2011/02/09

京都西明寺にある「阿育王石柱」の謎(5)

 やはりルンビニの石柱がモデルだった

今日(2011年2月9日)、西明寺から送られてきた写真をようやく見ることができた。
柱に刻まれた銘を読むと、やはりこの石柱がルンビニーの石柱をモデルにしたものであることがはっきりした。

建立年「大正元年」と「彫刻布孝」の文字



ブラーフミー文字の碑文のデザインに合わせたかのような草書体の銘



「印度藍毘尼石柱」「??槇尾山模刻」 の文字が読み取れる



柱に刻まれたブラーフミー文字の碑文は……



↑やはりルンビニの石柱の碑文と完全に一致していた!

(左、西明寺ご住職提供。右、福島 毅さん提供)
上の写真画像、左側は西明寺の阿育王石塔、右はルンビニーのアショーカ王石柱の碑文。こうして並べてみると、完璧に一致していることが分かる。
ルンビニーの石柱に刻まれているのは「ブラーフミー文字」と呼ばれる古代文字で、紀元前3世紀頃の石に刻まれたアショーカ法勅がもっとも有名な使用例。ルンビニーの石柱にもこの文字が刻まれていた。
内容は、何度も紹介してきたとおり、
「アショーカ王が王位について20周年。釈迦の生誕地であるこのルンビニ村を参拝し、馬の石柱を立てた。この村はお釈迦様の生誕地であるから、今後、租税を免じ、生産物の8分の1を納めればよいものとする」というもの。
おそらく、この5行の文章を、インドに渡った釈大真和尚、あるいは別の誰かが書き写すか拓本を取ったかして持ち帰ったのだろう。
また、その人物は同じインド旅行の中で、300km以上離れた(現在は車で6時間の道程)サルナートにも行って、4頭の獅子像が乗った別のアショーカ王石柱の柱頭部も見ていることになる。この柱頭部は柱とは分離した状態で発掘された。現在、柱頭部はサルナート博物館に保存・展示されているのだが、当時はどこにどのような形で保管されていたのだろうか。

おさらいしておこう。

稲村英隆和尚が西明寺の住職を継ぐ前、インドに渡ったのが明治26年。
ルンビニーの石柱が発掘されたのが明治28(1895)年。
サルナートの柱頭部が発掘されたのが明治37(1904)年。
稲村英隆が釈大真に西明寺住職を引き継いだのが明治38(1905)年10月。
西明寺に寅吉が彫った「阿育王石塔」が建立されたのがその7年後の大正元(1912)年。
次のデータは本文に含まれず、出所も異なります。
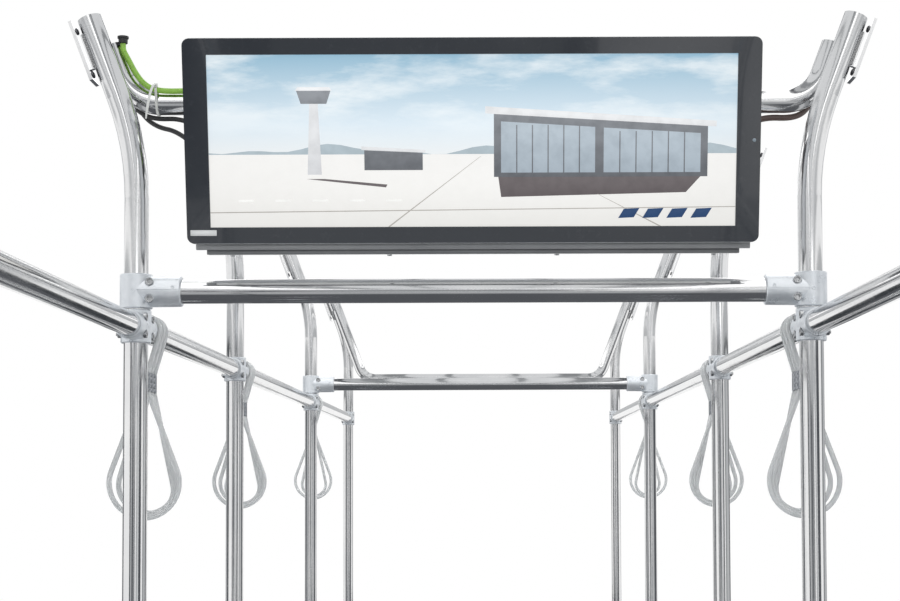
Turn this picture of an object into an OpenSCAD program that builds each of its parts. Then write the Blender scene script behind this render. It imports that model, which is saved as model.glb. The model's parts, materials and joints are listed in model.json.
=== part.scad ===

ルンビニー石柱の文字を書き写し、サルナートの柱頭部(4頭の獅子像)を模写したのが釈大真だとすれば、明治37年か38年にインドを旅行していた可能性が高い。住職になった後にインドに渡ったとすれば、さらに7年、可能性のある時期が残る。
それにしてもである。写真技術や交通手段が未発達な明治時代末期、日本人僧侶がインドに渡って仏教聖地を巡り、アショーカ王石柱を克明に模写して持ち帰り、すぐに再現した(しかも存在していない柱頭部の動物像を想像して補って)とは、大変なことだったろう。
寅吉の子孫に伝わっている話では、この阿育王石塔は福貴作で粗彫りしたものを馬車で運び出して京都に送ったという。ということは、石も福貴作石なのだろう。また、粗彫り作業には和平も加わっていたかもしれない。
京都の石工に彫らせず、わざわざ福島から運ばせてまで寅吉にやらせたのだから、依頼者の寅吉への信頼は大変なものだったということだ。
その一大プロジェクトの仕上げを、東北の石工・小松寅吉は見事にやり遂げてからこの世を去ったのだ。
奥州の名工・小松寅吉最後の仕事として、これほどふさわしいものはない。